*Set exercise*
Among the records below, find each line that includes the string "FreeCAD" and copy it.

*Information provided*
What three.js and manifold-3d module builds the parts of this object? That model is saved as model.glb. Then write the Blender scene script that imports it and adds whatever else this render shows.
---
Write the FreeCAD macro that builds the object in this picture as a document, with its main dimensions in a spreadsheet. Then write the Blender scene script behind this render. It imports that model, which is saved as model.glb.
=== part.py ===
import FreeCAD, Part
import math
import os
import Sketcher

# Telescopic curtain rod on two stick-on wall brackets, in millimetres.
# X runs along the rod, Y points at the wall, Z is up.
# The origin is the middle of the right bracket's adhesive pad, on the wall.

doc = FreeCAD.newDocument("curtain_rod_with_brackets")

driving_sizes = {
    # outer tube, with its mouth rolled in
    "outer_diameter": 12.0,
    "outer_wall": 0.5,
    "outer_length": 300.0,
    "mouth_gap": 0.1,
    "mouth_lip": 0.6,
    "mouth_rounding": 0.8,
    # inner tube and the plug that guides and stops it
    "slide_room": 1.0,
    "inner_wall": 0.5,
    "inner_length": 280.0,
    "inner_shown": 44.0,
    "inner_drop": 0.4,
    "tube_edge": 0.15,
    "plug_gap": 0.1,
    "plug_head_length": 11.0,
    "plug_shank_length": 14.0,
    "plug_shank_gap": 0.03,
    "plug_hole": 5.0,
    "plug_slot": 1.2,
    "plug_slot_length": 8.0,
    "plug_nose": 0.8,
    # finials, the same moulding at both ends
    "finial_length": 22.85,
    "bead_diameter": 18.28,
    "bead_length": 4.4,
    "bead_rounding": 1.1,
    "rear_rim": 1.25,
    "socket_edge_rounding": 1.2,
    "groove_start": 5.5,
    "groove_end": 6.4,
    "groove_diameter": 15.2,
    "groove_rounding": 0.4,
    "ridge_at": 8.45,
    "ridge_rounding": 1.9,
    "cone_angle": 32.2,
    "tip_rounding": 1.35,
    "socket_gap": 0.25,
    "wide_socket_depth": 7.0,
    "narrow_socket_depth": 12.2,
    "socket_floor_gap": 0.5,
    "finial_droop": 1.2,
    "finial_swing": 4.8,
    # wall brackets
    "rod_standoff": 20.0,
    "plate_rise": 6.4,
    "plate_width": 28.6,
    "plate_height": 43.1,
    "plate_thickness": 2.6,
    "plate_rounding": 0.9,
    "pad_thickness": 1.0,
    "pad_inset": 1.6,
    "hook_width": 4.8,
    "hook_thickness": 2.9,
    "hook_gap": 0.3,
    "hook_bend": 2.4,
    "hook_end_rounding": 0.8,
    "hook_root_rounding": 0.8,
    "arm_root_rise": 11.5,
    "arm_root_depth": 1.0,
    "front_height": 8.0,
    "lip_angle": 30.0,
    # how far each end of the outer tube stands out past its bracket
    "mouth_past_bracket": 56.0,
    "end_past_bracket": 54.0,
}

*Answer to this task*
Write the FreeCAD macro that builds the object in this picture as a document, with its main dimensions in a spreadsheet. Then write the Blender scene script behind this render. It imports that model, which is saved as model.glb.
import FreeCAD, Part
doc = FreeCAD.newDocument("curtain_rod_with_brackets")